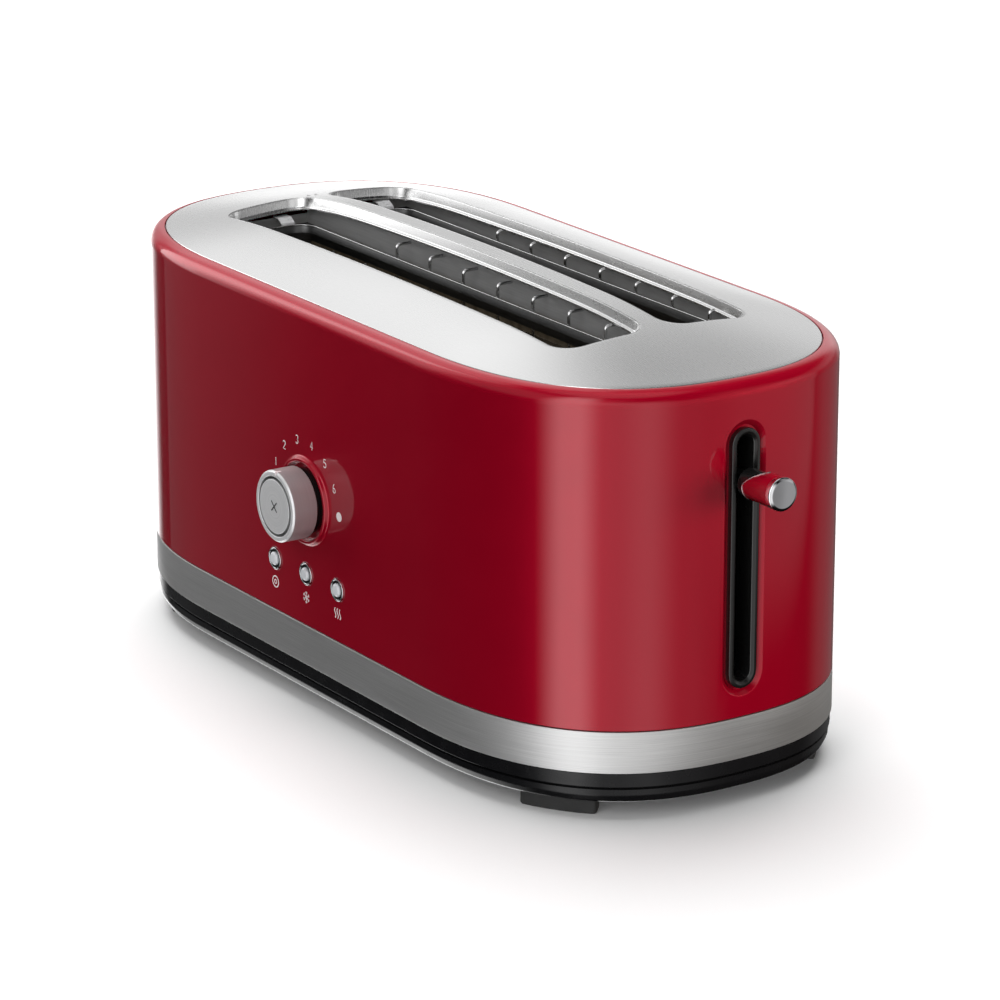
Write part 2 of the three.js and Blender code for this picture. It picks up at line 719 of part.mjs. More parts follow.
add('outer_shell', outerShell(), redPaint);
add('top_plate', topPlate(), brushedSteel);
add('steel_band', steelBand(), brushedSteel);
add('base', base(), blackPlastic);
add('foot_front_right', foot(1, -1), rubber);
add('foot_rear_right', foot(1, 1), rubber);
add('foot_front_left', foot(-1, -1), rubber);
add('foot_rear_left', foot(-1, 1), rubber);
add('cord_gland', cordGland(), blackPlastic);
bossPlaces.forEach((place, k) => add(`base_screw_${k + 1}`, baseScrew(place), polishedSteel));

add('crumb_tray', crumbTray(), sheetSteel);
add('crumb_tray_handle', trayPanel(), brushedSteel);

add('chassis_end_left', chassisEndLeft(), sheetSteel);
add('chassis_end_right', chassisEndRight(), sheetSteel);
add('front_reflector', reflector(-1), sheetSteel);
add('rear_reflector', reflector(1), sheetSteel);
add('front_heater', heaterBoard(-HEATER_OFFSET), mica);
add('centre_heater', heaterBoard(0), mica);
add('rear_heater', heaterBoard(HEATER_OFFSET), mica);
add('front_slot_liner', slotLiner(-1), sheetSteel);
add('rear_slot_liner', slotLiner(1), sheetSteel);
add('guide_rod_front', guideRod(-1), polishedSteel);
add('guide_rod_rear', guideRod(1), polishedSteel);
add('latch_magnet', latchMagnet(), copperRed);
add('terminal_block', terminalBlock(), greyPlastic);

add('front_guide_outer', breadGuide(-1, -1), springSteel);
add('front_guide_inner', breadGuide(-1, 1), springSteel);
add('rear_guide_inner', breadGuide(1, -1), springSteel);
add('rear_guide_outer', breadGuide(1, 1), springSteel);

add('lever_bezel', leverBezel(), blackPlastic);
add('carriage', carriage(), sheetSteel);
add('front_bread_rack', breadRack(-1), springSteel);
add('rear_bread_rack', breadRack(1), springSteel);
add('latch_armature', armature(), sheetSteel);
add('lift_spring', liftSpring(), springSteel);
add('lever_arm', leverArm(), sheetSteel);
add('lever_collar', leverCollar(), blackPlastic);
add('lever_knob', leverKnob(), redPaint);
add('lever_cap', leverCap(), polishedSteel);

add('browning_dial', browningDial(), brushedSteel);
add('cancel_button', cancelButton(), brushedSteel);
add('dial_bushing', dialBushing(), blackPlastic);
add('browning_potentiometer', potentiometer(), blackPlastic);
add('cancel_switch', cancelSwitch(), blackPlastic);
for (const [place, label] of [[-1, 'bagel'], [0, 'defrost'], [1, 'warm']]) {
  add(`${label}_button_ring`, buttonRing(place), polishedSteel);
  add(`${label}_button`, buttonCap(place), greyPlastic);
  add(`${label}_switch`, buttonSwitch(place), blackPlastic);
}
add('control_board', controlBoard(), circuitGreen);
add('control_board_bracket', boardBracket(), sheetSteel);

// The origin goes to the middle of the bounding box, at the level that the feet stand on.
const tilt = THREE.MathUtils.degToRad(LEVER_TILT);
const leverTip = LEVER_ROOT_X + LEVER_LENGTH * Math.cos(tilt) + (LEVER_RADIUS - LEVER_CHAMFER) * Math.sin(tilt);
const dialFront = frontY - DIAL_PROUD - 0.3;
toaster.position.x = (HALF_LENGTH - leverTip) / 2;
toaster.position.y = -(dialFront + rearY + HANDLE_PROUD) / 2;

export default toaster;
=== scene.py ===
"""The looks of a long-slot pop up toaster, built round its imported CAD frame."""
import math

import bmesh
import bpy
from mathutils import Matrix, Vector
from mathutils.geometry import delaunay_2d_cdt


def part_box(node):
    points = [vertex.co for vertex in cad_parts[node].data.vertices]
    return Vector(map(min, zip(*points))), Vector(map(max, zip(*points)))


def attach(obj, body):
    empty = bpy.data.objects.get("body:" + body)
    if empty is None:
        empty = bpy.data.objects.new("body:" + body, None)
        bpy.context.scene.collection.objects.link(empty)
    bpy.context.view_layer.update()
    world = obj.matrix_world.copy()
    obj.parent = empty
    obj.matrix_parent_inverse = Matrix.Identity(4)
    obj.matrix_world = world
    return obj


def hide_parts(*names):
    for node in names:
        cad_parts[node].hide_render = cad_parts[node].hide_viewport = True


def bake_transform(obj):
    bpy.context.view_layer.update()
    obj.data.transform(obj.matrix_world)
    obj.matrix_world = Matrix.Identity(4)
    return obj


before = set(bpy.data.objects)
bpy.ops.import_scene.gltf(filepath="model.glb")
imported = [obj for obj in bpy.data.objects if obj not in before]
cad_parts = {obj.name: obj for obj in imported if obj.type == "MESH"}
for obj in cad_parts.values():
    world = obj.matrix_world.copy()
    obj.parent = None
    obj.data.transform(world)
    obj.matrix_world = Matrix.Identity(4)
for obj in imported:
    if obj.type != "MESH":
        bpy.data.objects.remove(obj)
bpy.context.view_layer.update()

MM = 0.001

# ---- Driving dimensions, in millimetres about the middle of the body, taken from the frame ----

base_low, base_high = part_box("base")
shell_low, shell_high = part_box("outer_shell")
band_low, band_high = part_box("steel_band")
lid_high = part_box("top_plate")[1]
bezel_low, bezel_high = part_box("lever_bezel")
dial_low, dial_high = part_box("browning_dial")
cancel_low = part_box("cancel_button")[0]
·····
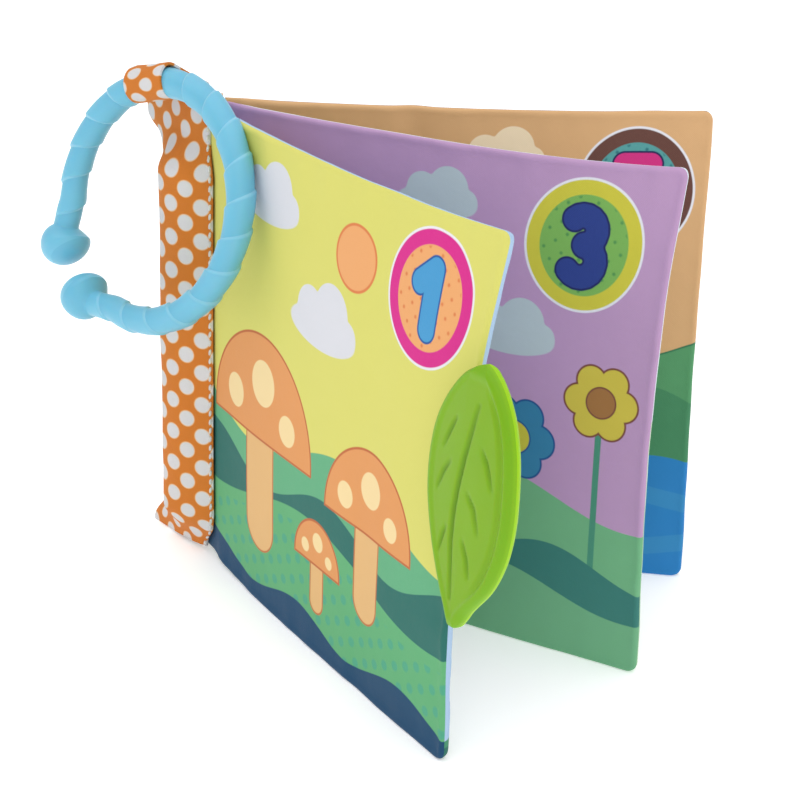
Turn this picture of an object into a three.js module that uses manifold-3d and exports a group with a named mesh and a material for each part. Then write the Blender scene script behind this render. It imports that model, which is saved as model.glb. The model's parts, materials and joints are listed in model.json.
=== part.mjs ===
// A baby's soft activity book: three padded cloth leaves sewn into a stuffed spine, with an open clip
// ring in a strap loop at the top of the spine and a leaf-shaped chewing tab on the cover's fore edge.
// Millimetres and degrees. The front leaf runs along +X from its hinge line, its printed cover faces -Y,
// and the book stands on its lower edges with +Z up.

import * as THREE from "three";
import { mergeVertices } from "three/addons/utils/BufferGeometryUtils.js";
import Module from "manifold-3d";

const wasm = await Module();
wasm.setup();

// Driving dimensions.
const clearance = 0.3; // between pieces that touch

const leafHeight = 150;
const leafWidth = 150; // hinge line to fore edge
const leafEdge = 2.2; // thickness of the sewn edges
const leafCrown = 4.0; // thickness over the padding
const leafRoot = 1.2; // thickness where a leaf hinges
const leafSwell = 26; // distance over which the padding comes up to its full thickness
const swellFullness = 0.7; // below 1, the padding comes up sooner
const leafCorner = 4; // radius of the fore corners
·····
WHAT TO PRODUCE =>
Extract from the records above the lines from the one containing "feet stand on." to the one containing "cad_parts[node].hide_render = cad_parts[node].hide_viewport", both lines included, exactly as they appear and with nothing else.

ANSWER =>
// The origin goes to the middle of the bounding box, at the level that the feet stand on.
const tilt = THREE.MathUtils.degToRad(LEVER_TILT);
const leverTip = LEVER_ROOT_X + LEVER_LENGTH * Math.cos(tilt) + (LEVER_RADIUS - LEVER_CHAMFER) * Math.sin(tilt);
const dialFront = frontY - DIAL_PROUD - 0.3;
toaster.position.x = (HALF_LENGTH - leverTip) / 2;
toaster.position.y = -(dialFront + rearY + HANDLE_PROUD) / 2;

export default toaster;
=== scene.py ===
"""The looks of a long-slot pop up toaster, built round its imported CAD frame."""
import math

import bmesh
import bpy
from mathutils import Matrix, Vector
from mathutils.geometry import delaunay_2d_cdt


def part_box(node):
    points = [vertex.co for vertex in cad_parts[node].data.vertices]
    return Vector(map(min, zip(*points))), Vector(map(max, zip(*points)))


def attach(obj, body):
    empty = bpy.data.objects.get("body:" + body)
    if empty is None:
        empty = bpy.data.objects.new("body:" + body, None)
        bpy.context.scene.collection.objects.link(empty)
    bpy.context.view_layer.update()
    world = obj.matrix_world.copy()
    obj.parent = empty
    obj.matrix_parent_inverse = Matrix.Identity(4)
    obj.matrix_world = world
    return obj


def hide_parts(*names):
    for node in names:
        cad_parts[node].hide_render = cad_parts[node].hide_viewport = True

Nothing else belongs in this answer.